We creatively propose a new search process, called as NewSP, where items in the model are operations instead of extensions. We incorporate innovative operation-level expansion postponement in NewSP, which could avoid premature expansions without hindering the original pruning power of the selected matching order. With expansion postponement, there could be multiple consecutive expansions in NewSP model, and we take this unique opportu- nity to design a multi-expansion strategy for further optimization. Also, in our new model, candidate set may not be expanded imme- diately once determined, which provides another unique chance for us to design cache strategies for candidate set reuse. We additionally propose adaptive index filtering over our multi-expansion and candidate reuse for performance enhancement.
Our framework requires c++17 and GCC 7.x (or later). One can compile the code by executing the following commands.
make
After a successful compilation, the binary file is created under the build/
directory. One can execute CSM using the following command.

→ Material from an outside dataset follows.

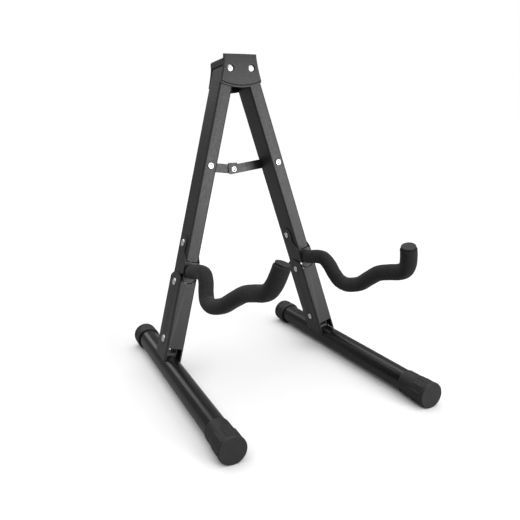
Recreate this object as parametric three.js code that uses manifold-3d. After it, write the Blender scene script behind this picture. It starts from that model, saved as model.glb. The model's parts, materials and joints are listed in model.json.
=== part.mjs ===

build/csm -q <query-graph-path> -d <data-graph-path> -u <update-stream-path>
Other commandline parameters supported by the framework are listed in the following table.
Command Line Parameters | Description | Valid Value | Default Value |
---|---|---|---|
--time-limit | Time limit for the incremental matching phase (in seconds). | 0-4294967295 | 3600 |
--report-initial | Perform initial matching or not. | on/off | on |
--initial-time-limit | Time limit for the initial matching phase (in seconds). | 0-4294967295 | 4294967295 |
--print-prep | Print preprocessing results or not. | on/off | on |
--print-enum | Print matches results or not. | on/off | off |
--I2sn | The initail data use to collect LR sample | 0-initial data | 1 |
--SCN | LR sample collect number | 0-initial data | 1 |
--SRP | LR sample collect file | fileName | none |
For example, if one requires the framework (1) to return after finding the first result on each update operation; and (2) to spend at most 1 hour (3600 seconds) on the incremental matching, then the command should be
build/csm -q <query-graph-path> -d <data-graph-path> -u <update-stream-path> -a <algorithm> --time-limit 3600
Both the input query graph and data graph are vertex- and edge-labeled. Each vertex is represented by a distinct unsigned integer (from 0 to 4294967295). There is at most one edge between two arbitrary vertices.
Each line in the query graph file represent a vertex or an edge.
- A vertex is represented by
v <vertex-id> <vertex-label>
; - An edge is represented by
e <vertex-id-1> <vertex-id-2> <edge-label>
.
The two endpoints of an edge must appear before the edge. For example,
v 0 0
v 1 0
e 0 1 0
v 2 1
e 0 2 1
e 2 1 2
The initial data graph file has the same format as the query graph file.
Graph update stream is a collection of insertions and deletions of a vertex or an edge.
- A vertex insertion is represented by
v <vertex-id> <vertex-label>
; - A vertex deletion is represented by
-v <vertex-id> <vertex-label>
; - An edge insertion is represented by
e <vertex-id-1> <vertex-id-2> <edge-label>
; - An edge deletion is represented by
-e <vertex-id-1> <vertex-id-2> <edge-label>
;
The vertex or edge to be deleted must exist in the graph, and the label must be the same as that in the graph. If an edge is inserted to the data graph, both its endpoints must exist. For example,
v 3 1
e 2 3 2
-v 2 1
-e 0 1 0
We provide 4 datasets in our experiment
Summary of Datasets
Datasets | Type | Vertexes | Edges | Average Degree |
---|---|---|---|---|
Amazon | Product network | 403,394 | 2,433,408 | 12.06 |
Livejournal | Community network | 4,847,571 | 42,841,237 | 17.68 |
LSBench | Benchmark data generator | 5,210,099 | 20,270,676 | 7.78 |
Netflow | Network traffic | 3,114,895 | 2,849,732 | 1.83 |